**TASK PROMPT**
Restate word for word the lines that begin the listing and end with the line holding "return Vector((middle +".
-- begin --
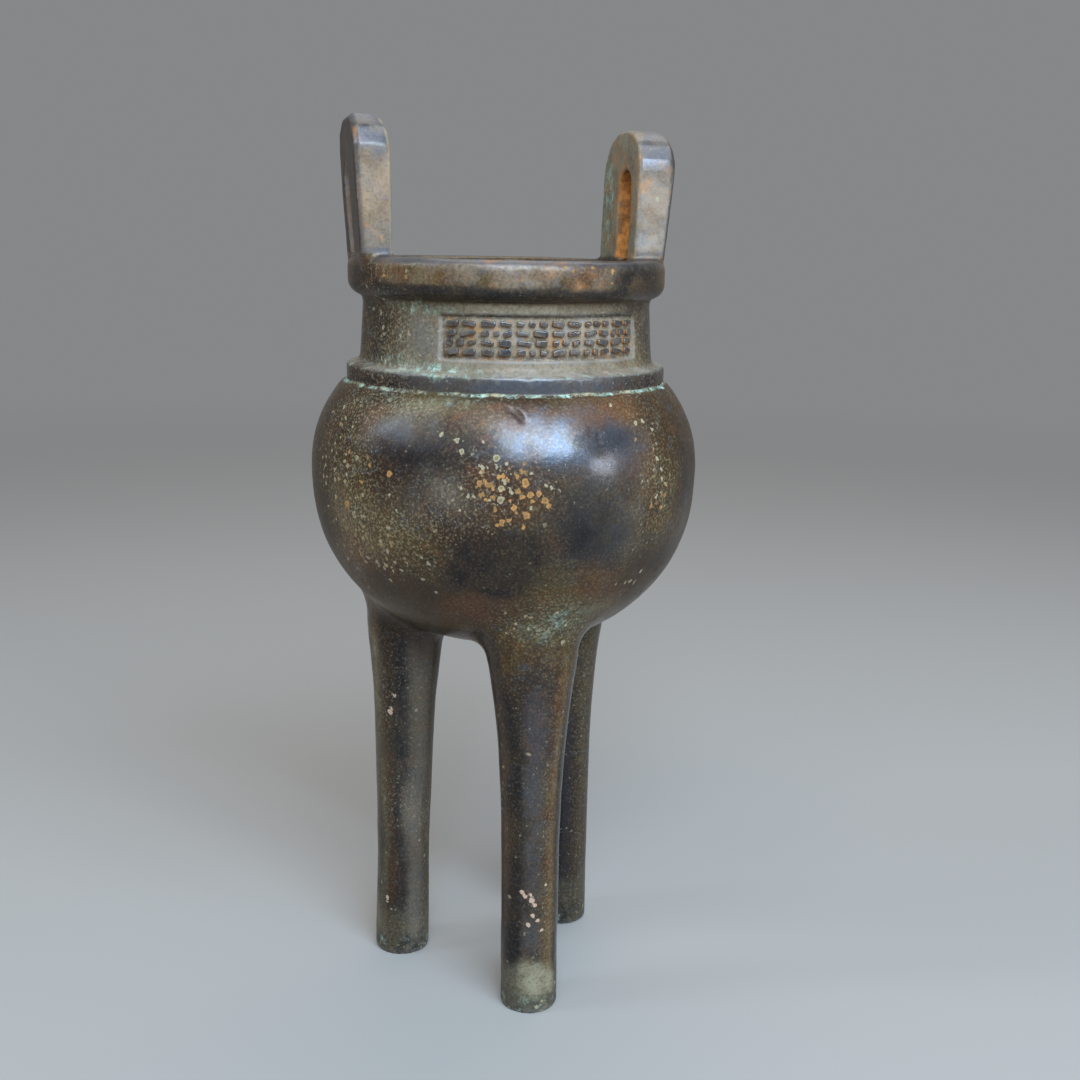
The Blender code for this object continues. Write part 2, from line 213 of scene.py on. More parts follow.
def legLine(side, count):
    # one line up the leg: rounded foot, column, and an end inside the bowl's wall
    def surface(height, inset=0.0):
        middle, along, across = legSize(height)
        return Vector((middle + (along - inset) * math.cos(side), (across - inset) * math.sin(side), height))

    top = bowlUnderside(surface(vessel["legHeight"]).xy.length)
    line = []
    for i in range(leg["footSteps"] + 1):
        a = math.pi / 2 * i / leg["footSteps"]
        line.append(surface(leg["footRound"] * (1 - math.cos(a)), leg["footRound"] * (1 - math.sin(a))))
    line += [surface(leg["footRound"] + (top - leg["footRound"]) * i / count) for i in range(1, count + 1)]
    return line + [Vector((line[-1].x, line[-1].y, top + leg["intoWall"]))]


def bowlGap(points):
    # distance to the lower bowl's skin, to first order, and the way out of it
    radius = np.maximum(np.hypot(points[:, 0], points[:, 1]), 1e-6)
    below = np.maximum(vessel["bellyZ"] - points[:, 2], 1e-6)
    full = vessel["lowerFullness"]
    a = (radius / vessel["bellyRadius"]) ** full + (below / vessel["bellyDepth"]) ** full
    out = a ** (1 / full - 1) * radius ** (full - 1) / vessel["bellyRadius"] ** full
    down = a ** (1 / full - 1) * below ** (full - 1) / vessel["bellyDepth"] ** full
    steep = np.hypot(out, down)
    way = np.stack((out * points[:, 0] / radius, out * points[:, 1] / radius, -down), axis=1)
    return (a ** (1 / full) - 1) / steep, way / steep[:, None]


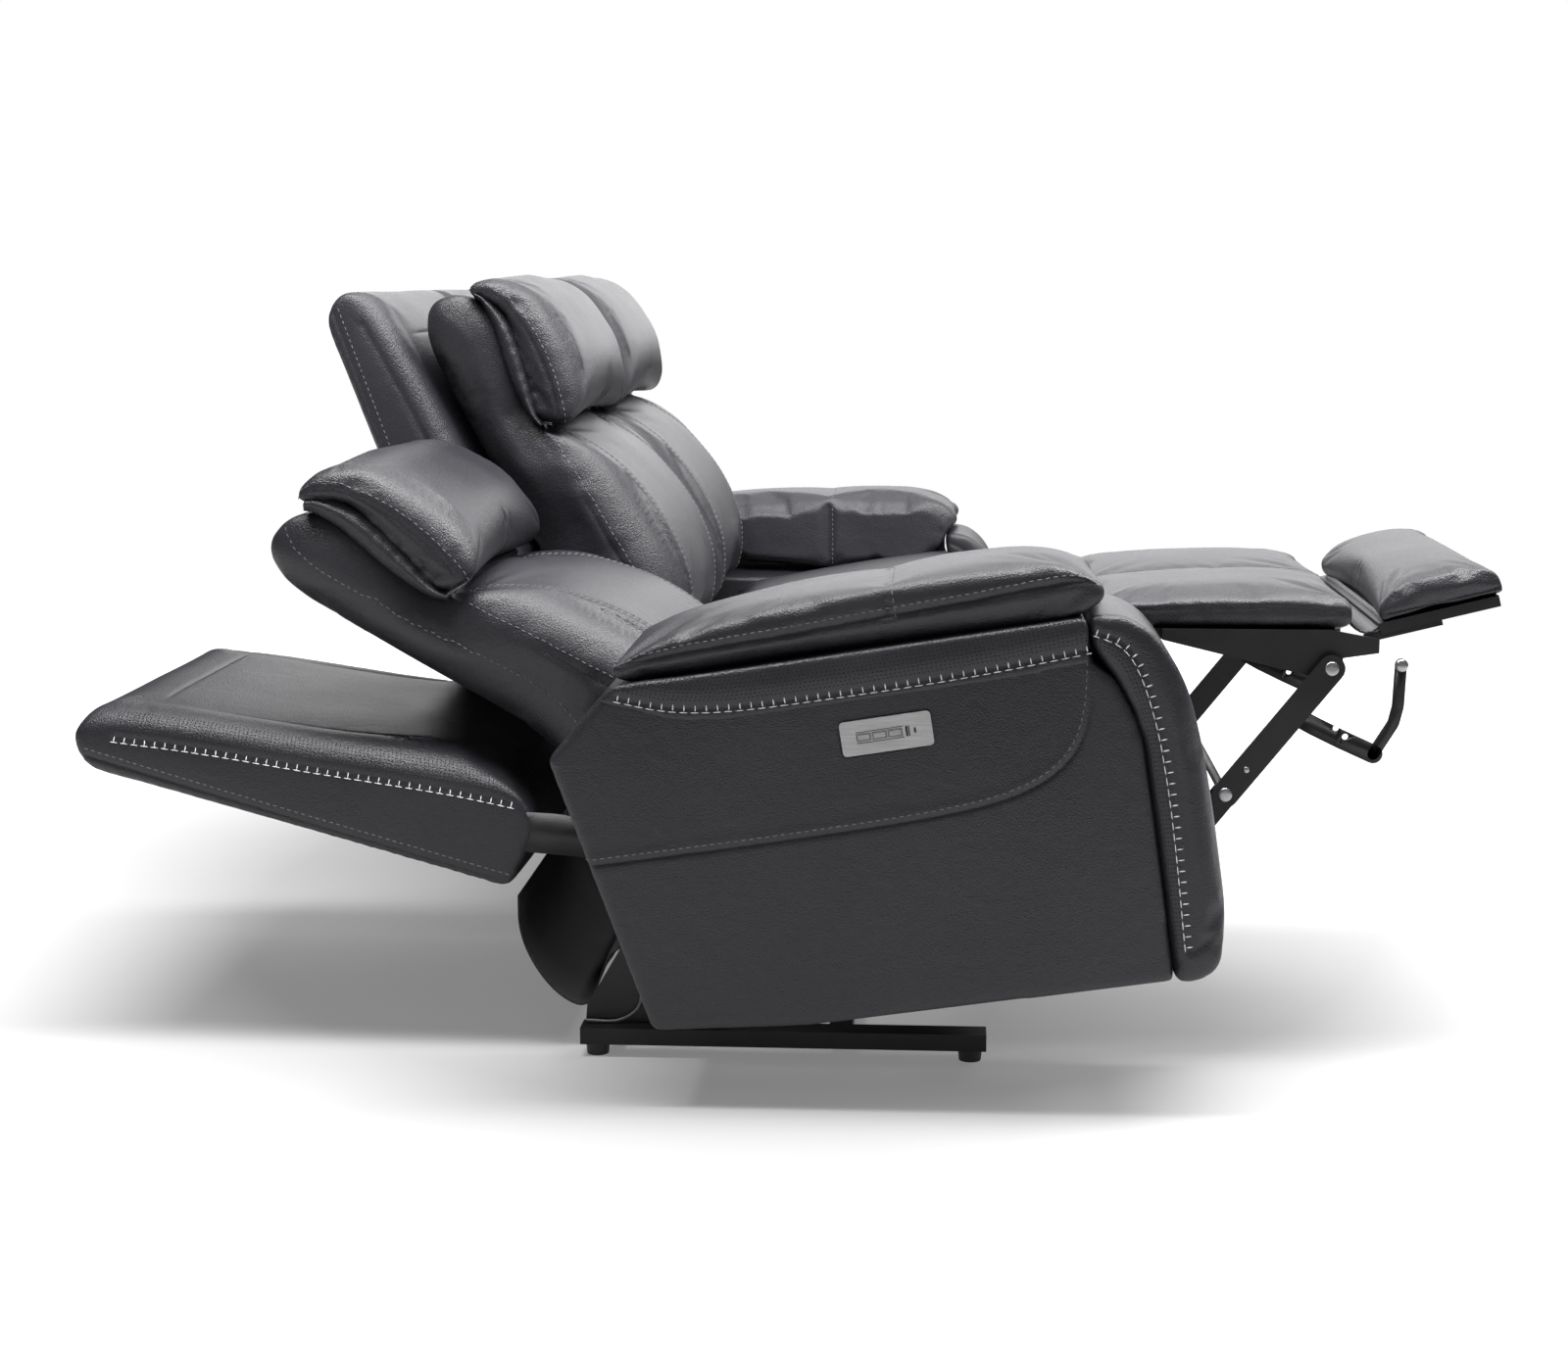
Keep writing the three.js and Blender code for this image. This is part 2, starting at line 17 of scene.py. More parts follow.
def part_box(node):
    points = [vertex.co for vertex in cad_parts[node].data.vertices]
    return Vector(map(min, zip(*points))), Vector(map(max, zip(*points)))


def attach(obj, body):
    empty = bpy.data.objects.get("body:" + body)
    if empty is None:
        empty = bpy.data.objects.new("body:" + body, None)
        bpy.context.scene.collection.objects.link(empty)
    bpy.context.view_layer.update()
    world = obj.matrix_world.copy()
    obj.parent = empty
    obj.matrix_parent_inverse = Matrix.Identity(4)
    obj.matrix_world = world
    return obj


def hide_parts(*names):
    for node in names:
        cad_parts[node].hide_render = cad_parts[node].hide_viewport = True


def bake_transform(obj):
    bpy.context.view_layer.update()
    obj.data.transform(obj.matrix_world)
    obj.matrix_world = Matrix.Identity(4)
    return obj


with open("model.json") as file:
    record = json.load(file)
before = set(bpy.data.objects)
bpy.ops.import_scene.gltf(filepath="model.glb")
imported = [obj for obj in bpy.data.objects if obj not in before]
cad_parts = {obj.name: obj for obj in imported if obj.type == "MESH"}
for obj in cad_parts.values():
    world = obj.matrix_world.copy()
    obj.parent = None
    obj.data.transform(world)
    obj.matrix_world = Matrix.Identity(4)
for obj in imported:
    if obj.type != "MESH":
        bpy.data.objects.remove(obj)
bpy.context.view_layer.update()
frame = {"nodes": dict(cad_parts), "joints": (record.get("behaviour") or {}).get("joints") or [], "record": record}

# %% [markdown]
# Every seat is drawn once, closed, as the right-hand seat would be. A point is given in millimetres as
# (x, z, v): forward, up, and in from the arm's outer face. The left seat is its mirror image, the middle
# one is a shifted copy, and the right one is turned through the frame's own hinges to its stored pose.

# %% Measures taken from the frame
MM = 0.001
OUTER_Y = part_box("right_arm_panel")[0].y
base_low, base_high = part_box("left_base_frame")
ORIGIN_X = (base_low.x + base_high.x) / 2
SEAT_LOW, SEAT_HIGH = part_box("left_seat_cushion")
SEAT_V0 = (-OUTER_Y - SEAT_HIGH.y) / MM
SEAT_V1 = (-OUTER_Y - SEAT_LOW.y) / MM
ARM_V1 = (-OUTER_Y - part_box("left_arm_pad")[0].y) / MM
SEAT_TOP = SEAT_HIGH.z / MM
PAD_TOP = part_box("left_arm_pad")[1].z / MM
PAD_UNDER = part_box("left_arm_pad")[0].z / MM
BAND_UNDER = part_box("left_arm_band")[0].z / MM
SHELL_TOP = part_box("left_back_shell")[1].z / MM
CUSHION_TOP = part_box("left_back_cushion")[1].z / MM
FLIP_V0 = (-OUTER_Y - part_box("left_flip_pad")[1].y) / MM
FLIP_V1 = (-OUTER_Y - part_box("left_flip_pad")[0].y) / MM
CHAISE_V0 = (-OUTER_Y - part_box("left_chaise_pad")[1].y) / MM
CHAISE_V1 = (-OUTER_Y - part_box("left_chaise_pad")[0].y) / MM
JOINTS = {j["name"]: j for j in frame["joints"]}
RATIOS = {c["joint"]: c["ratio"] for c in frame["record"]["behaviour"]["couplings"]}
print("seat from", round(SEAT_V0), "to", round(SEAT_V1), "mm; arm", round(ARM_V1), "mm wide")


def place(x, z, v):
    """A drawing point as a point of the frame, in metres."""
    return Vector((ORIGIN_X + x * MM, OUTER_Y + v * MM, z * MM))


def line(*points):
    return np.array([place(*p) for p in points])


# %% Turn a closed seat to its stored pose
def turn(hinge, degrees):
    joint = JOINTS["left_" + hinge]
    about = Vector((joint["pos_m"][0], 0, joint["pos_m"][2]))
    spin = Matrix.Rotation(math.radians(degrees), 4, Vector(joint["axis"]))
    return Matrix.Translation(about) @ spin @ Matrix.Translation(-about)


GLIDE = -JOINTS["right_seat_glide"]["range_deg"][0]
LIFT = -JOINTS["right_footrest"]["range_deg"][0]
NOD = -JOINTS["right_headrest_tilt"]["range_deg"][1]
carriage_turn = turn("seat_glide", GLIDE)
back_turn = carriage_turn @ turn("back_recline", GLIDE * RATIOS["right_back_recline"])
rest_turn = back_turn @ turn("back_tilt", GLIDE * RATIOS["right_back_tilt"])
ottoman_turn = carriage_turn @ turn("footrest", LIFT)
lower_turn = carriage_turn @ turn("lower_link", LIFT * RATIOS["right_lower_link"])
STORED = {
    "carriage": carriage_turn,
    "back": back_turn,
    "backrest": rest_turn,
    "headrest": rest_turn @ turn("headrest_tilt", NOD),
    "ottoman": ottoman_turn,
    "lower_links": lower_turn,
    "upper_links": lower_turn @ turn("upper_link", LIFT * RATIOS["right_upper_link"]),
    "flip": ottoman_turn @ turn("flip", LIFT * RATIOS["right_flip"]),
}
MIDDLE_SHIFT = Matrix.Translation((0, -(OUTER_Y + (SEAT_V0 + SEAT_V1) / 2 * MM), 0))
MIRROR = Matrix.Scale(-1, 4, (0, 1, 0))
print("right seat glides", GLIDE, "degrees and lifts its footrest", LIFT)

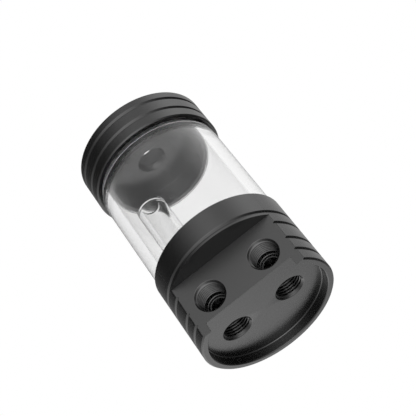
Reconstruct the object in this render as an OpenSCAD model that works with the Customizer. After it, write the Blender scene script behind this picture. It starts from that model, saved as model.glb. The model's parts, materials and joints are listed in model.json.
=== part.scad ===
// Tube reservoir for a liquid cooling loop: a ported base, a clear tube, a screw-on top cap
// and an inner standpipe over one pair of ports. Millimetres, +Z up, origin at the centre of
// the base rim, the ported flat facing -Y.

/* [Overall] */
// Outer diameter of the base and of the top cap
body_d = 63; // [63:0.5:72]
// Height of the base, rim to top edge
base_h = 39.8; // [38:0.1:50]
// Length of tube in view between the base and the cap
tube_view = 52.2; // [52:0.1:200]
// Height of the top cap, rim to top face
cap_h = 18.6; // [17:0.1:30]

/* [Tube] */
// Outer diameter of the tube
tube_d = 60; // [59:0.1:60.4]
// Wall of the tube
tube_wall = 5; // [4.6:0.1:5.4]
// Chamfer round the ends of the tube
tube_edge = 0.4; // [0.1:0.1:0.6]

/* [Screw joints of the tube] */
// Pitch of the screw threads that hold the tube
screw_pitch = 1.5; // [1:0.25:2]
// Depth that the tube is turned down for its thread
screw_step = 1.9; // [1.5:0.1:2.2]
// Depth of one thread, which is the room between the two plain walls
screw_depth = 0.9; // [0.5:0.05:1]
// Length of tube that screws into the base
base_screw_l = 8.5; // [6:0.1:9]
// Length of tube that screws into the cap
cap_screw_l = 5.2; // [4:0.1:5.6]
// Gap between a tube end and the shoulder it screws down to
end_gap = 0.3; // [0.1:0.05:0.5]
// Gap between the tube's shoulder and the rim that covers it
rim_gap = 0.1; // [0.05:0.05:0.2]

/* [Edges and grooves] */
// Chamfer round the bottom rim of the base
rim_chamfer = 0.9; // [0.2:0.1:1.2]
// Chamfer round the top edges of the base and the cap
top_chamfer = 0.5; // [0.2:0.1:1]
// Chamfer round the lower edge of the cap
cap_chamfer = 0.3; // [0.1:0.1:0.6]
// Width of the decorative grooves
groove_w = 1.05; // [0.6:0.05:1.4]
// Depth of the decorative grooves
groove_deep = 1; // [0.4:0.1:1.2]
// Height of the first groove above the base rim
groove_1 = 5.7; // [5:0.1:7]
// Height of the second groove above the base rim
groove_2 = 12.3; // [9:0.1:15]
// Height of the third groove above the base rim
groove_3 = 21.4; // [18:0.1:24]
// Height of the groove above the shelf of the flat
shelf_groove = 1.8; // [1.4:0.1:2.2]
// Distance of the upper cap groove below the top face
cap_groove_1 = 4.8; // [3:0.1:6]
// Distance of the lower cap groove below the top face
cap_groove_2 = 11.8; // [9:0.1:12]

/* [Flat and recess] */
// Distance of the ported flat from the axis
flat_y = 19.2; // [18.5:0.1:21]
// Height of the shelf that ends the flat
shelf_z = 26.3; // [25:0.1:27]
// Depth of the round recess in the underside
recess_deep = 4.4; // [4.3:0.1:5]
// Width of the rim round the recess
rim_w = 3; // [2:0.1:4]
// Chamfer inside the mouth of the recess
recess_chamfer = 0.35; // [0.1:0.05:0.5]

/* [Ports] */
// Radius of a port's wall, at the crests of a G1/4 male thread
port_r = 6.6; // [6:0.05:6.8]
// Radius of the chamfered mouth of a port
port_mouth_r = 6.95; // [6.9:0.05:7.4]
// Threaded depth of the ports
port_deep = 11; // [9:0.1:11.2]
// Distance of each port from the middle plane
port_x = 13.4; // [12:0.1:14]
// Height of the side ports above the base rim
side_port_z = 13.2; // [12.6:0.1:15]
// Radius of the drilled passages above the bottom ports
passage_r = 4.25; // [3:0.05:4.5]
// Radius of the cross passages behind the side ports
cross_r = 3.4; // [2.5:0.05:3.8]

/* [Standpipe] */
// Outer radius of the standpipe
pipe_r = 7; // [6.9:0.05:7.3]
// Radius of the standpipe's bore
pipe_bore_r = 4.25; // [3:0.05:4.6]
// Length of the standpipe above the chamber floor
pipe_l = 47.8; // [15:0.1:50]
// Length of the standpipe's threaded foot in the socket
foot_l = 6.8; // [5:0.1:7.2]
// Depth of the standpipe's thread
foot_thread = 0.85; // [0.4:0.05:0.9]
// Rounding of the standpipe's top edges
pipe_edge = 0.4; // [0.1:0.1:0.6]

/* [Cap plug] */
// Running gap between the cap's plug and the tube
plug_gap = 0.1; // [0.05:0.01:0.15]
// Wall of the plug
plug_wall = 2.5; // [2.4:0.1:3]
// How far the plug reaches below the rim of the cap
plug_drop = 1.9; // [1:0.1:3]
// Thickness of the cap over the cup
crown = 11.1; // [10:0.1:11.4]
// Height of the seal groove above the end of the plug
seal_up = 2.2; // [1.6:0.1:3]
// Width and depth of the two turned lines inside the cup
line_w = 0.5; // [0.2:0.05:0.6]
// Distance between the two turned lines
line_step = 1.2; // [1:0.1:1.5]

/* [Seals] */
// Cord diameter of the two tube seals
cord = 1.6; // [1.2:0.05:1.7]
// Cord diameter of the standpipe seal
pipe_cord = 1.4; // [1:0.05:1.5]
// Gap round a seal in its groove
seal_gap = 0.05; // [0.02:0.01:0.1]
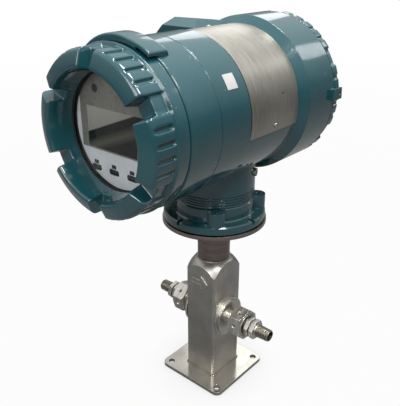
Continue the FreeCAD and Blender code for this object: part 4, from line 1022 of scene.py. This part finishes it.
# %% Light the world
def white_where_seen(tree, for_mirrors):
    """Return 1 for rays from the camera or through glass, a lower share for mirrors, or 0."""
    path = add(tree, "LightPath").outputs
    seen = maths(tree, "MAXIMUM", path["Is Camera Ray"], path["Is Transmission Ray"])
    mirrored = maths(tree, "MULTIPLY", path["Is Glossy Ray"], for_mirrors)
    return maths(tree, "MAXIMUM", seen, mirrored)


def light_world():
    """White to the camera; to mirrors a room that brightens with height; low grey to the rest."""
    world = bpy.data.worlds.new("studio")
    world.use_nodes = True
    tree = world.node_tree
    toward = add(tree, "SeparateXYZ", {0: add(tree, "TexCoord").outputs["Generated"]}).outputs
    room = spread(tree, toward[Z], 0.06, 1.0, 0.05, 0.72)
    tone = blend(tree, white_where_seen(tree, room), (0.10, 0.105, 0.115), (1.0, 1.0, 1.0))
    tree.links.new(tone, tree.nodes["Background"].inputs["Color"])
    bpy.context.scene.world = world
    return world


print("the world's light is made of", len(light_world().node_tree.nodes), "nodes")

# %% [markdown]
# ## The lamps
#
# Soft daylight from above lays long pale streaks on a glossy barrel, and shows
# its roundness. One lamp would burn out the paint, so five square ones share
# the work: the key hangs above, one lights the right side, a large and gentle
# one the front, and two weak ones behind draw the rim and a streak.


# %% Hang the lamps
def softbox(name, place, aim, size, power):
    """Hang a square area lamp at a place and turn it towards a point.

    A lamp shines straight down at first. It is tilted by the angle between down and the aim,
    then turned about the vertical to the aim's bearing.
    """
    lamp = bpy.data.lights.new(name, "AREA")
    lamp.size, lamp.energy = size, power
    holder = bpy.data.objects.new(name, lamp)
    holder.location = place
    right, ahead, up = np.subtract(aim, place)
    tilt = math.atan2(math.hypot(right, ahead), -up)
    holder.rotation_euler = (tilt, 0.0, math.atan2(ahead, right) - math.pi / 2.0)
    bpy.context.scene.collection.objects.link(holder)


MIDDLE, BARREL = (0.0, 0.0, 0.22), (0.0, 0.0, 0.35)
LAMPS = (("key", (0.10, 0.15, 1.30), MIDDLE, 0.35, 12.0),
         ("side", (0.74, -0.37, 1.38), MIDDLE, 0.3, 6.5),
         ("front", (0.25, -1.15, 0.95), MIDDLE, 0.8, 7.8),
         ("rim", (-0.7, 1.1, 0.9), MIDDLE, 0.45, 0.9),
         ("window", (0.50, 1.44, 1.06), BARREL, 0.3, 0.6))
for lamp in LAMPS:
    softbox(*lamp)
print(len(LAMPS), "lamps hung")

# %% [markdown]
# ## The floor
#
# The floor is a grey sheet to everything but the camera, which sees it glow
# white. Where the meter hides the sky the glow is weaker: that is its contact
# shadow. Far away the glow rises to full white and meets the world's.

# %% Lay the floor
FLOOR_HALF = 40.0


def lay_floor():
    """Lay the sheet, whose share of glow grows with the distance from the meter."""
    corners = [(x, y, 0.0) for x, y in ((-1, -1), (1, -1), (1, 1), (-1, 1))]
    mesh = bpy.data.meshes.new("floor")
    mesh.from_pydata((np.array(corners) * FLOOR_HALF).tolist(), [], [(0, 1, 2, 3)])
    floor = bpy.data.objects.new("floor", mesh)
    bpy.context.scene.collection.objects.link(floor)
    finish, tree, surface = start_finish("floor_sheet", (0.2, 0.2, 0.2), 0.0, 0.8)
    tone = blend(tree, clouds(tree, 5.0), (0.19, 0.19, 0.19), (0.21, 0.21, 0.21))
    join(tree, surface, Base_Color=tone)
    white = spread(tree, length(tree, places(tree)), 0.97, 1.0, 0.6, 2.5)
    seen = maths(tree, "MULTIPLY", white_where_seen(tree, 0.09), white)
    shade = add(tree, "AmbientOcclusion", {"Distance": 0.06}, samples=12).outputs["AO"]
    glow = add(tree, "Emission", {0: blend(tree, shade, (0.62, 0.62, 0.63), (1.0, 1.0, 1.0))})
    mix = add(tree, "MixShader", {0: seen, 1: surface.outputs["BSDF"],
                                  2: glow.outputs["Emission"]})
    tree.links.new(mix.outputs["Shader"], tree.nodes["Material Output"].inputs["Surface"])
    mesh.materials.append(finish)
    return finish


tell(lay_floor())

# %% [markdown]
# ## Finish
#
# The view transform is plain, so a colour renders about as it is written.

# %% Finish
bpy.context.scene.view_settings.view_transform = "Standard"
-- end --
**ANSWER TO THIS TASK**
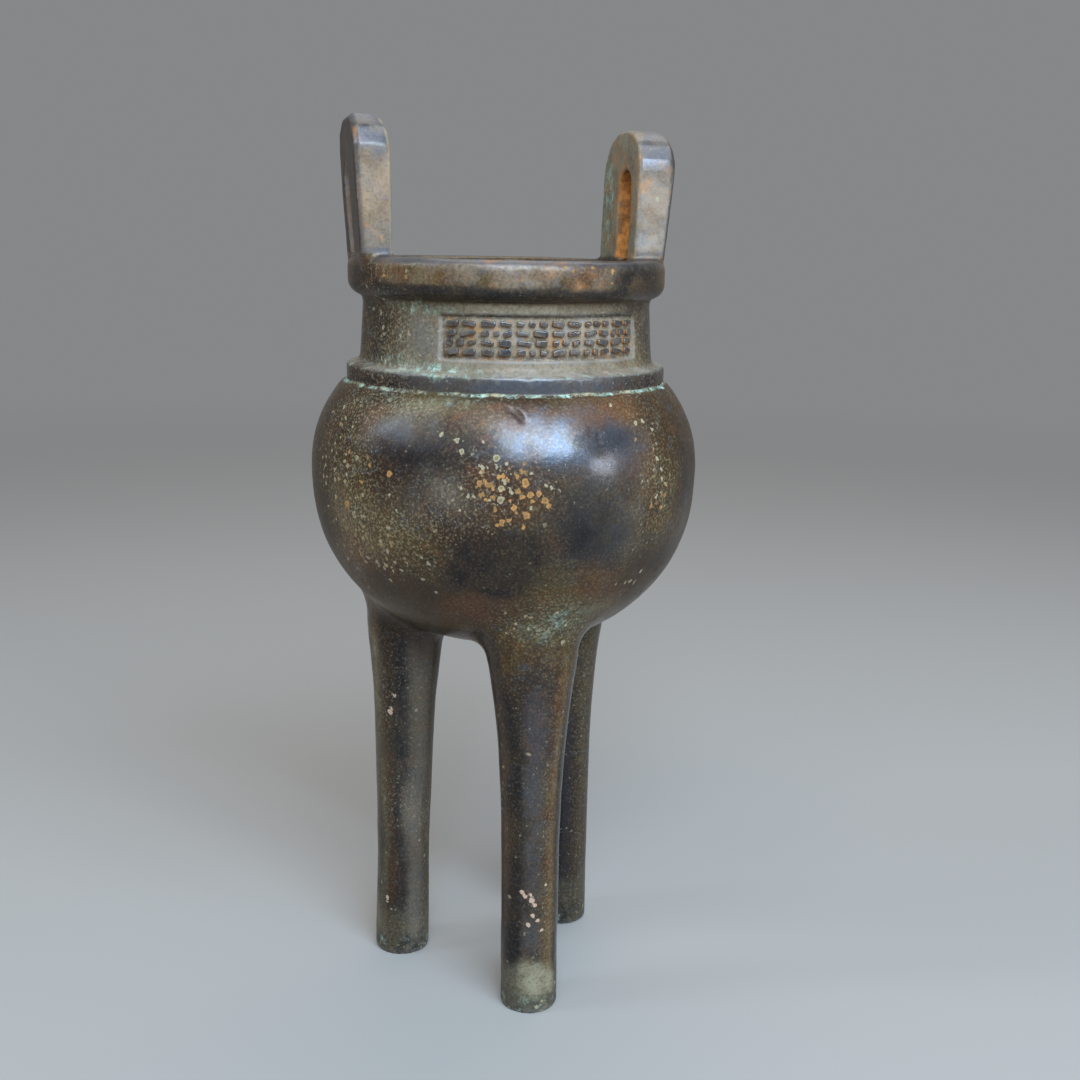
The Blender code for this object continues. Write part 2, from line 213 of scene.py on. More parts follow.
def legLine(side, count):
    # one line up the leg: rounded foot, column, and an end inside the bowl's wall
    def surface(height, inset=0.0):
        middle, along, across = legSize(height)
        return Vector((middle + (along - inset) * math.cos(side), (across - inset) * math.sin(side), height))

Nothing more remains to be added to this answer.